I don't think you should feel like a freak because re-bf doesn't pet you. In fact you should feel thankful.

Airam said...

Are we supposed to pick sides here?

You both write very well.

Anonymous said...

I don't care about your update! I'm picking sides anyway, and I pick you.

Anonymous said...

wait, you can go out without wearing make up and not look like a troll?? I'm hoping other anonymous' post is false, or I might have to include this blog in my own comparative post.

ella said...

Clink's blog seems like the kind of blog I would be obsessed with, but secretly hate the author.

Anonymous said...

Sadly I have become sucked into Clink's blog. I can't help it - I'm amazed that people like that exist, who say absurd things with absolutely NO HINT OF IRONY.

Your blog, however, makes me laugh out loud. In a good way!

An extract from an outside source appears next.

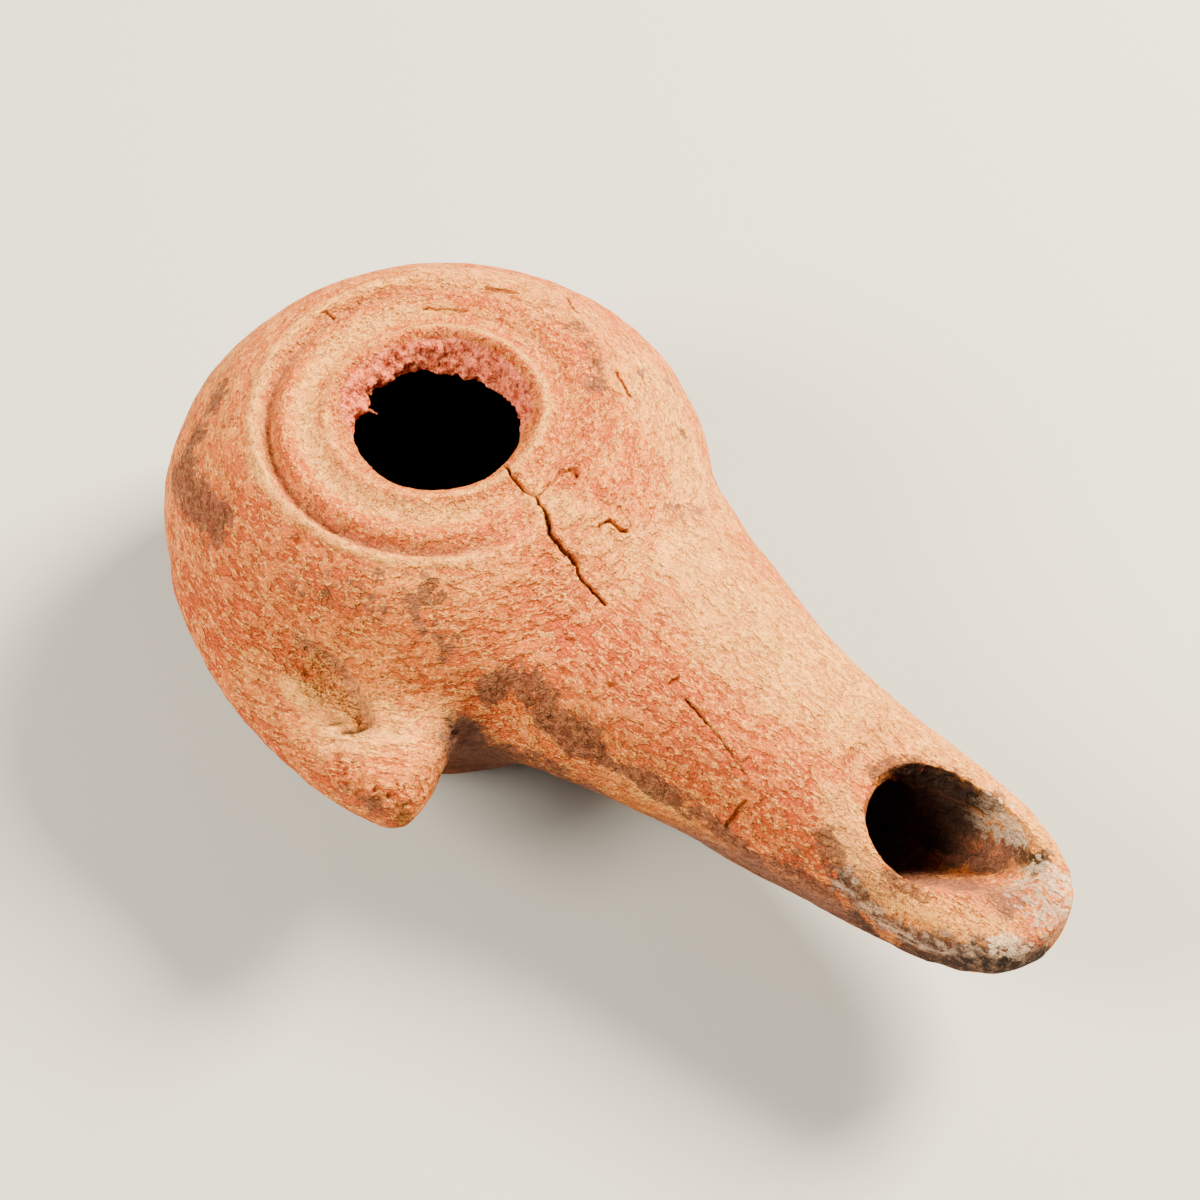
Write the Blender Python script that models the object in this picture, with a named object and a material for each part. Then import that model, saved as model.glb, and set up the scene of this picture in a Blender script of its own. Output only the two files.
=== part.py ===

So funny that the two blogs I read are now reading each other...

emertron said...

Thank you for posting this. I feel the same way about my 20s.

morinn said...

i think your the best CB, I've been regularly reading your blog for the past year and I think your writing's great! you might call me a fan! :D

Lioness said...

Dear CB: thank you for Clink. Oh, the refreshness of it!

Grant Miller said...

Can I pick sides anyway?

c j. said...

are you kidding with your update?! you must be drunk. again.
you're so addictive. please come back!!!

Julia said...

hi, i never read your blog but i read clink's as a sort of torurous exercise every day. i can't stand a lot of it but i can't pull myself away and it seemed i was the only one who was bothered by the self-deprecating self-love...until i read her post today wherein i found out that, gloriously, someone feels the same way as me. and all i had to do was google "clink blog engaged" and it was the fourth link down. so now i will read your blog though i know i will continue to torture myself by reading clink's as well.